FUTURE OF THE MIDWEST STEEL INDUSTRY

The Secretary also suggested in his testimony here on Monday the possibility of the great Midwest steel industry having to migrate to the east coast. I would like to point out to you what Mr. Wilfred Sykes, chairman of the executive committee of the Inland Steel Co., had to say with respect to similar suggestions from other sources.

There has been some rather wild talk regarding the possible future of the steel industry due to exhaustion of our present sources of raw materials. It has been suggested by an economist that in the future it will be necessary to concentrate the production of steel at the eastern seaboard where foreign ores could be received. This is based on the assumption that our existing sources of ore are being so rapidly depleted that steps must be taken promptly to maintain an adequate supply of steel. Fortunately this is not a true picture.

He then explained why it is not and concludes with this sentence: According to the best estimates available we probably have a supply of ore in the Mesabi Range that will last us for the next 30 years or so, after which the annual production will gradually decrease.

EXPANSION OF STEEL INDUSTRY

There is further evidence that this is likely to be true. This is evidence of a very practical nature, the kind that I think will appeal to you far more than mere figures and estimates that have never proved sound in the past. This is the test of the hard facts of life. The steel industry is going through and has been going through for the past few years the greatest development in its history, and that includes the steel industry located in the Great Lakes area, the area from which the Secretary of the Interior has suggested steel mills will soon be migrating to the east coast.

I think it is clear, and that you will recognize, that the leaders of our steel industry would not be undertaking that vast expansion if they feared they would soon have to move, not only the expanded industry, but the rest of it to the east coast.

One of our foremost ore experts in this country took exactly the same point of view, the same practical approach to this problem.

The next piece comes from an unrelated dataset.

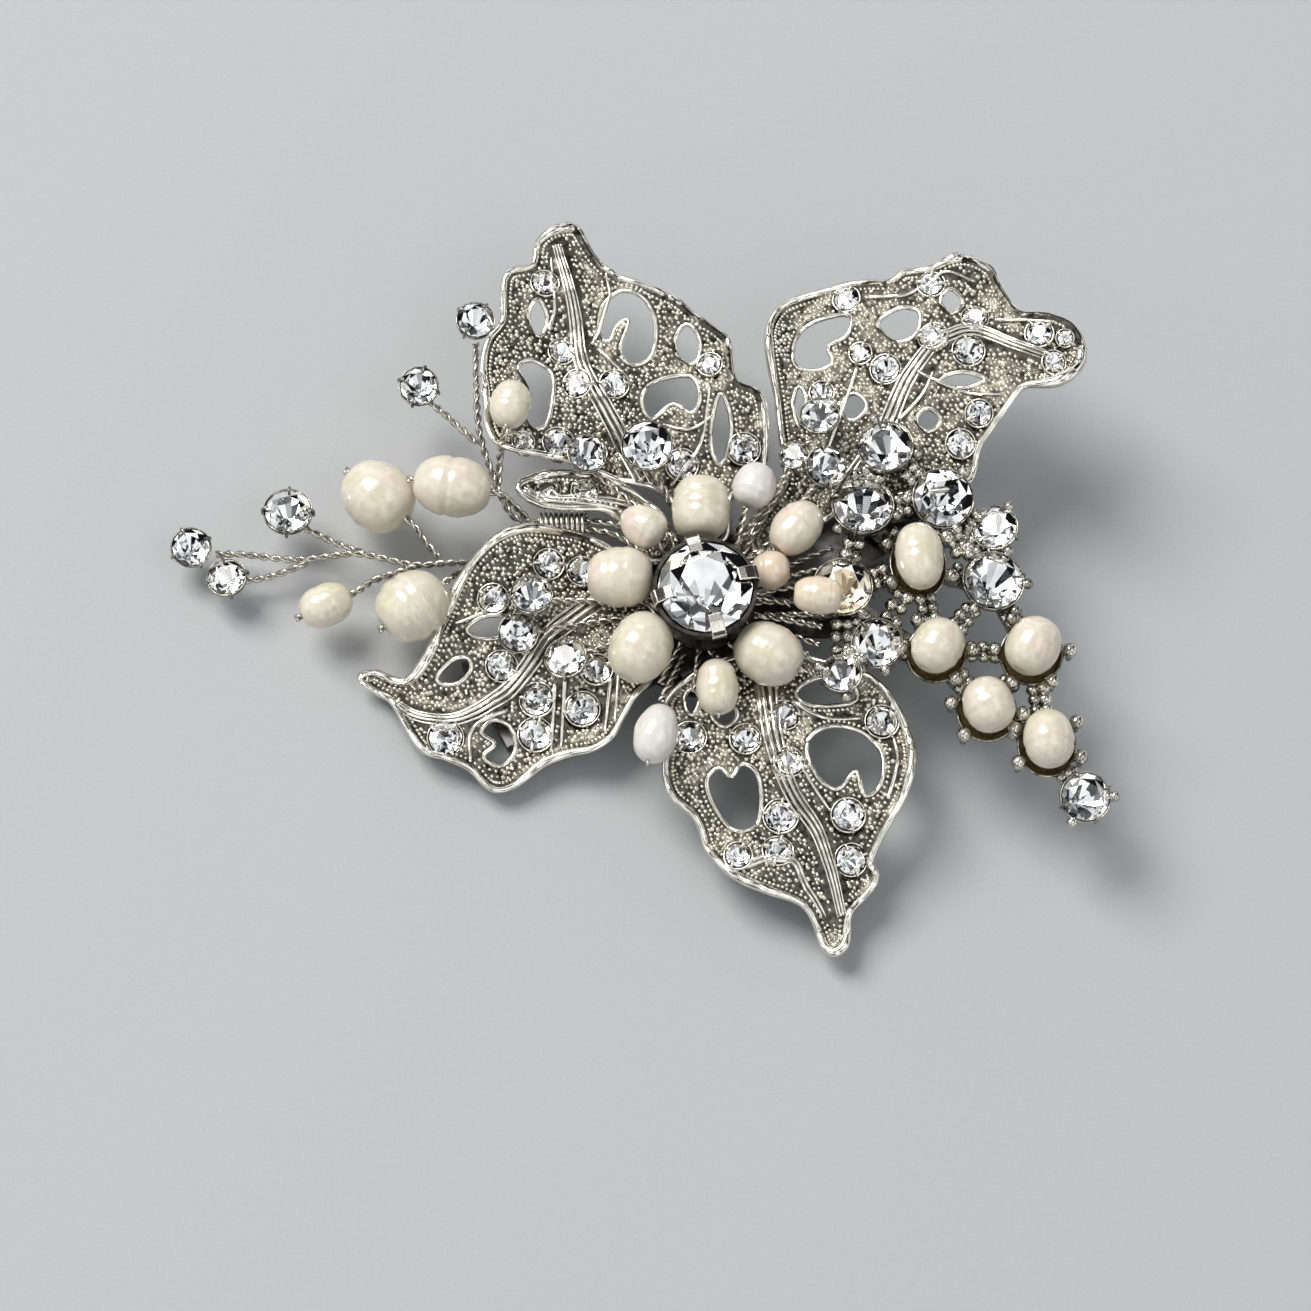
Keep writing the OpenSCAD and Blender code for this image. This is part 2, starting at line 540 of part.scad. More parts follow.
// A shallow oval cup under a pearl with four ball-ended claws at its corners
module pearl_cup(row) {
    place = row[0];
    l = row[1];
    w = row[2];
    z = cluster_z(place);
    translate([place.x, place.y, z - 2.5]) cylinder(d = w + 0.3, h = 1.1);
    for (turn = [58, 122, 238, 302]) {
        spot = [(l / 2 + 0.4) * cos(turn), (w / 2 + 0.8) * sin(turn) * 1.1, 0];
        translate([place.x, place.y, z]) rotate([0, 0, row[3]]) {
            translate(spot + [0, 0, -2.6]) cylinder(r = 0.4, h = 2.5);
            translate(spot) sphere(r = 0.64);
        }
    }
}
module cluster_cups() {
    color(silver) lying() for (row = cluster_pearl_rows) pearl_cup(row);
}
module cluster_pearl(i) {
    row = cluster_pearl_rows[i];
    color(pearl_cream)
    lying()
    pearl([row[0].x, row[0].y, cluster_z(row[0]) + row[2] / 2 - 1.35], row[1], row[2], row[3]);
}
module cluster_settings() {
    color(silver)
    lying() {
        for (i = [0 : len(cluster_stone_rows) - 1]) {
            row = cluster_stone_rows[i];
            translate([row[0].x, row[0].y, cluster_z(row[0]) + row[2]]) facing(sway(i)) cup(row[1]);
        }
        translate([champagne[0].x, champagne[0].y, champagne_z]) cup(champagne[1]);
    }
}
module cluster_stones() {
    color(crystal)
    lying()
    for (i = [0 : len(cluster_stone_rows) - 1]) {
        row = cluster_stone_rows[i];
        translate([row[0].x, row[0].y, cluster_z(row[0]) + row[2]]) facing(sway(i)) stone(row[1]);
    }
}
module champagne_stone() {
    color([0.93, 0.8, 0.62])
    lying()
    translate([champagne[0].x, champagne[0].y, champagne_z]) stone(champagne[1]);
}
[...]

Mr. Elton Hoyt 2d, senior partner, Pickands, Mathers & Co., clearly expressed that in an address which he made to the general meeting of the American Iron and Steel Institute on May 24, 1951. He said this:

It is inconceivable to me that in planning the erection of costly additions to their plants at this time, and without Government subsidy, the executives of the great steel companies and their organizations do not know where the iron ore is coming from to operate their present, as well as their new, facilities.

"To me," he said, "no other assurance is required that iron ore reserves are available for an expanding iron and steel industry."